• [SET PROBLEM]: Output a verbatim copy of the data, cut off after the line that contains "return lies_at(edge, tab_front)".

☆ ☆ ☆

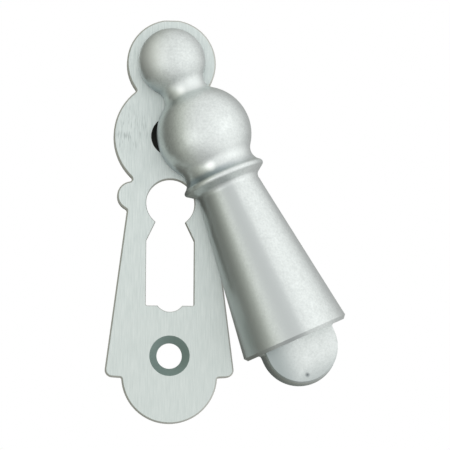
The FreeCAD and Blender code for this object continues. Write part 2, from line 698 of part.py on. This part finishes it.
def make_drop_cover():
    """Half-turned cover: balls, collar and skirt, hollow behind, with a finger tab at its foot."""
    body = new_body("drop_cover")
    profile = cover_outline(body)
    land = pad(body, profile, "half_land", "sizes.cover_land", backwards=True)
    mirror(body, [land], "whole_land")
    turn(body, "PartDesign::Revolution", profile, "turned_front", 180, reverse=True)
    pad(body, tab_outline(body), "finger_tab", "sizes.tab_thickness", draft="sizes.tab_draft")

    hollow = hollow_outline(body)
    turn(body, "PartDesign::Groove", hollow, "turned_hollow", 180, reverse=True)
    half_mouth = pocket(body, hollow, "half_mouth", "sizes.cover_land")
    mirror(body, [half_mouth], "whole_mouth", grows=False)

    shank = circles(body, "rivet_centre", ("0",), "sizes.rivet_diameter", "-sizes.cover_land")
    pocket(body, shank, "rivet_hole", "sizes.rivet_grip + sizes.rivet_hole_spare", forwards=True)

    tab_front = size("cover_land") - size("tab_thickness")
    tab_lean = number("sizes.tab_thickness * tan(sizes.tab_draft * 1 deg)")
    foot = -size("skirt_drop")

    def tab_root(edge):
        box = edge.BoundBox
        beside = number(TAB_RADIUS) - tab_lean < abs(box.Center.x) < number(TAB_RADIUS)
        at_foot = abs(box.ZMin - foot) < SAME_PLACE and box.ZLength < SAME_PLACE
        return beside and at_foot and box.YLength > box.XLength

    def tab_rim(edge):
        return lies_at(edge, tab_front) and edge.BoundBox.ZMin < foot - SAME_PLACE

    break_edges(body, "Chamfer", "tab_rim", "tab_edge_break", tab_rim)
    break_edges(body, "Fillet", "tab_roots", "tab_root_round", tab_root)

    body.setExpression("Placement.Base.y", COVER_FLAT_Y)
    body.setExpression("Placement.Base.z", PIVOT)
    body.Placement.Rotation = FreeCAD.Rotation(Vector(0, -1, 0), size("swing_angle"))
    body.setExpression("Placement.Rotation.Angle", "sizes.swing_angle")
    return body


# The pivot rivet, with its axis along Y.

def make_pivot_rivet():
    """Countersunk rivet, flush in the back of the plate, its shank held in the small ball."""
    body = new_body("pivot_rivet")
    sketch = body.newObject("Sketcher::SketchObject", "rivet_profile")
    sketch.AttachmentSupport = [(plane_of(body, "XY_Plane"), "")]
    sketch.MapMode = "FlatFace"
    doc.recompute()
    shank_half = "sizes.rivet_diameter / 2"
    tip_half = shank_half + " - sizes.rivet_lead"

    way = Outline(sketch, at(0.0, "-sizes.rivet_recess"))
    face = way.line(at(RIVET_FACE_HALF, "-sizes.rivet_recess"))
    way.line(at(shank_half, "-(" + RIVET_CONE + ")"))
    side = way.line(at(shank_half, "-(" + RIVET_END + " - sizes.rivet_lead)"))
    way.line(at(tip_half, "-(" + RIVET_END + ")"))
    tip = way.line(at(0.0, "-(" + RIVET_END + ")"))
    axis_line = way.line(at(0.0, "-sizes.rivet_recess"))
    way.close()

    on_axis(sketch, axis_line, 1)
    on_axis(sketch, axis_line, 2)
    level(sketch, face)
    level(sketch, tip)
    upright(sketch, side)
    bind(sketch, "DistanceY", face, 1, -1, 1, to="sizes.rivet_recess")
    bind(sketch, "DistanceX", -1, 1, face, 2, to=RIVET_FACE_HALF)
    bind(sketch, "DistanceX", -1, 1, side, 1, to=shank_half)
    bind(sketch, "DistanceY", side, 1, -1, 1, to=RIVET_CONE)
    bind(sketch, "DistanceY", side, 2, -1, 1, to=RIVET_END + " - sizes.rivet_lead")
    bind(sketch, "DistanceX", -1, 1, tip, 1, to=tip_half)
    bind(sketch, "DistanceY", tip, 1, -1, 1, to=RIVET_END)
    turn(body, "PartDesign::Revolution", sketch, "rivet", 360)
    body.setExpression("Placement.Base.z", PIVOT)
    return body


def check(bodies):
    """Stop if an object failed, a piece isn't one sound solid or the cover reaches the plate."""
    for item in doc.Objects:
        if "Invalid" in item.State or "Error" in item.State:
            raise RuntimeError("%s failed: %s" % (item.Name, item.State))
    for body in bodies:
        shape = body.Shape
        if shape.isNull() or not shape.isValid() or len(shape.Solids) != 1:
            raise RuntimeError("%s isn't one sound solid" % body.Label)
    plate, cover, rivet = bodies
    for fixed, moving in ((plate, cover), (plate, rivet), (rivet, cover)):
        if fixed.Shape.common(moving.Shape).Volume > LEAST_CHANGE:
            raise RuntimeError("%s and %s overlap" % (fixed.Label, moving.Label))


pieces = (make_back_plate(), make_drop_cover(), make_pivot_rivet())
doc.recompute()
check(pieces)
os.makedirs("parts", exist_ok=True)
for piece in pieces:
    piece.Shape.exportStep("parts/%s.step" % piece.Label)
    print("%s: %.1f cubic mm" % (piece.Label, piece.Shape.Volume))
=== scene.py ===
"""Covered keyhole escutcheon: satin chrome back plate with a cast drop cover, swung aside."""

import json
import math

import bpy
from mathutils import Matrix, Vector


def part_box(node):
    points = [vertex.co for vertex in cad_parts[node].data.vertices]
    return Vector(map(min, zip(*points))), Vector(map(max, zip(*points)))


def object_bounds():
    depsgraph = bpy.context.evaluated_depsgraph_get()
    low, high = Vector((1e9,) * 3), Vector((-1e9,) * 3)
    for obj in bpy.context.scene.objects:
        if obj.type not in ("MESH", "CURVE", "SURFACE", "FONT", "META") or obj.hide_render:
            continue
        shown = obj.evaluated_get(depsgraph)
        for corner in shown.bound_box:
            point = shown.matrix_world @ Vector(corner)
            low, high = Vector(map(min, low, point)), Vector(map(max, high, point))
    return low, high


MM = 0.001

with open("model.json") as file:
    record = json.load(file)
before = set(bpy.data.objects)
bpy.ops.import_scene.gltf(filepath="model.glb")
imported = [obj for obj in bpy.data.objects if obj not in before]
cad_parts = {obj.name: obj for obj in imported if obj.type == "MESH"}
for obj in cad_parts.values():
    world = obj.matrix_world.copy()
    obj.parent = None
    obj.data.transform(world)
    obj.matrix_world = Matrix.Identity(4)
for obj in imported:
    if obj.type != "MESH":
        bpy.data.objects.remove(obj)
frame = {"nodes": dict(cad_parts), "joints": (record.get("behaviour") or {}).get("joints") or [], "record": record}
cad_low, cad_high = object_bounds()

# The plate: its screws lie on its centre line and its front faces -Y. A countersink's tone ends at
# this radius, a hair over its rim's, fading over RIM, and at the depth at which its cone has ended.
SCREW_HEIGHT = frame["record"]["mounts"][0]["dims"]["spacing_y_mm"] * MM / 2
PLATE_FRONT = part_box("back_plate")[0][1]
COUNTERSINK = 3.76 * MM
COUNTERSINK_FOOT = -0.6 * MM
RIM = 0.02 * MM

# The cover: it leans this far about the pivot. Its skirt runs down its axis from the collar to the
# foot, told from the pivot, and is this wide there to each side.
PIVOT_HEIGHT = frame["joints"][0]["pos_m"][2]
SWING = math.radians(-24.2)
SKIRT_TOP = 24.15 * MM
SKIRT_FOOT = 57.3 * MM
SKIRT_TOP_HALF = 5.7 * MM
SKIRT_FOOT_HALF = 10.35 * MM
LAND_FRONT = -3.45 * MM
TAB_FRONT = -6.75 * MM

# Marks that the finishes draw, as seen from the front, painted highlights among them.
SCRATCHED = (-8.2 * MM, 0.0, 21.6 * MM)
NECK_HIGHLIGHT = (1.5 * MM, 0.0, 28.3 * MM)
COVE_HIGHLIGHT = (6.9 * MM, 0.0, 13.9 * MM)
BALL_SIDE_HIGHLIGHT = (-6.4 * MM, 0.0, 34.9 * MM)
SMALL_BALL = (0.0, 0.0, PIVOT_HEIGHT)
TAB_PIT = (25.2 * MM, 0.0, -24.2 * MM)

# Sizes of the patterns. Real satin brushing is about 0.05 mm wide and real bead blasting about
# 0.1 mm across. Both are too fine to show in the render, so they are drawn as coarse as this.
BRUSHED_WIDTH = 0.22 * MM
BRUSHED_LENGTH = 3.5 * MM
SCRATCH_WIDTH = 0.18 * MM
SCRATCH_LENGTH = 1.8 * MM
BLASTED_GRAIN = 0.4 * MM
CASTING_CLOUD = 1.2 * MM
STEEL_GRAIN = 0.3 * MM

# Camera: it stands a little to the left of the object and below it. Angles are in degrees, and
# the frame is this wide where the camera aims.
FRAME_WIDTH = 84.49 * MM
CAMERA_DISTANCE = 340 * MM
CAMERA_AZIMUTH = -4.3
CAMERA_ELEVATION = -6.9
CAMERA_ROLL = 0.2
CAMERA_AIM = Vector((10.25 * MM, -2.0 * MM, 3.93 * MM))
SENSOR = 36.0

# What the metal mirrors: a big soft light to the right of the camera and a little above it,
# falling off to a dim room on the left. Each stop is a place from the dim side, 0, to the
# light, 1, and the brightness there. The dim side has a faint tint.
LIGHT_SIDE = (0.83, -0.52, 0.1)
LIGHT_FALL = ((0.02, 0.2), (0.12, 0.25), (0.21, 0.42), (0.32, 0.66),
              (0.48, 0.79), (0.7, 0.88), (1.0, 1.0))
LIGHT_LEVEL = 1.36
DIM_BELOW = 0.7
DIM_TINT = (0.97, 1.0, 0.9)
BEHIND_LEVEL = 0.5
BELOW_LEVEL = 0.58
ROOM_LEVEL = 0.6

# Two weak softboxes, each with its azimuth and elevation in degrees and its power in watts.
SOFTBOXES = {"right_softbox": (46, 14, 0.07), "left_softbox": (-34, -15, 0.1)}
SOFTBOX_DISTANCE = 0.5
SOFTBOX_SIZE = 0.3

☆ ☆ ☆

• [TASK OUTPUT]:
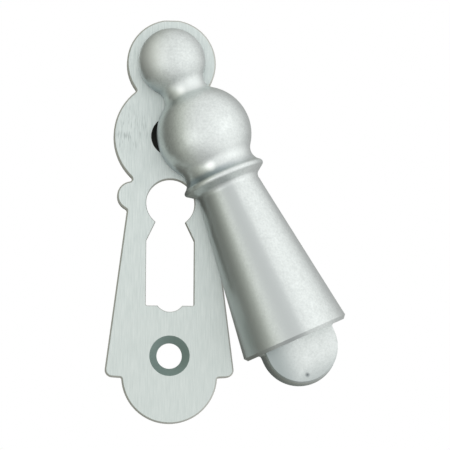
The FreeCAD and Blender code for this object continues. Write part 2, from line 698 of part.py on. This part finishes it.
def make_drop_cover():
    """Half-turned cover: balls, collar and skirt, hollow behind, with a finger tab at its foot."""
    body = new_body("drop_cover")
    profile = cover_outline(body)
    land = pad(body, profile, "half_land", "sizes.cover_land", backwards=True)
    mirror(body, [land], "whole_land")
    turn(body, "PartDesign::Revolution", profile, "turned_front", 180, reverse=True)
    pad(body, tab_outline(body), "finger_tab", "sizes.tab_thickness", draft="sizes.tab_draft")

    hollow = hollow_outline(body)
    turn(body, "PartDesign::Groove", hollow, "turned_hollow", 180, reverse=True)
    half_mouth = pocket(body, hollow, "half_mouth", "sizes.cover_land")
    mirror(body, [half_mouth], "whole_mouth", grows=False)

    shank = circles(body, "rivet_centre", ("0",), "sizes.rivet_diameter", "-sizes.cover_land")
    pocket(body, shank, "rivet_hole", "sizes.rivet_grip + sizes.rivet_hole_spare", forwards=True)

    tab_front = size("cover_land") - size("tab_thickness")
    tab_lean = number("sizes.tab_thickness * tan(sizes.tab_draft * 1 deg)")
    foot = -size("skirt_drop")

    def tab_root(edge):
        box = edge.BoundBox
        beside = number(TAB_RADIUS) - tab_lean < abs(box.Center.x) < number(TAB_RADIUS)
        at_foot = abs(box.ZMin - foot) < SAME_PLACE and box.ZLength < SAME_PLACE
        return beside and at_foot and box.YLength > box.XLength

    def tab_rim(edge):
        return lies_at(edge, tab_front) and edge.BoundBox.ZMin < foot - SAME_PLACE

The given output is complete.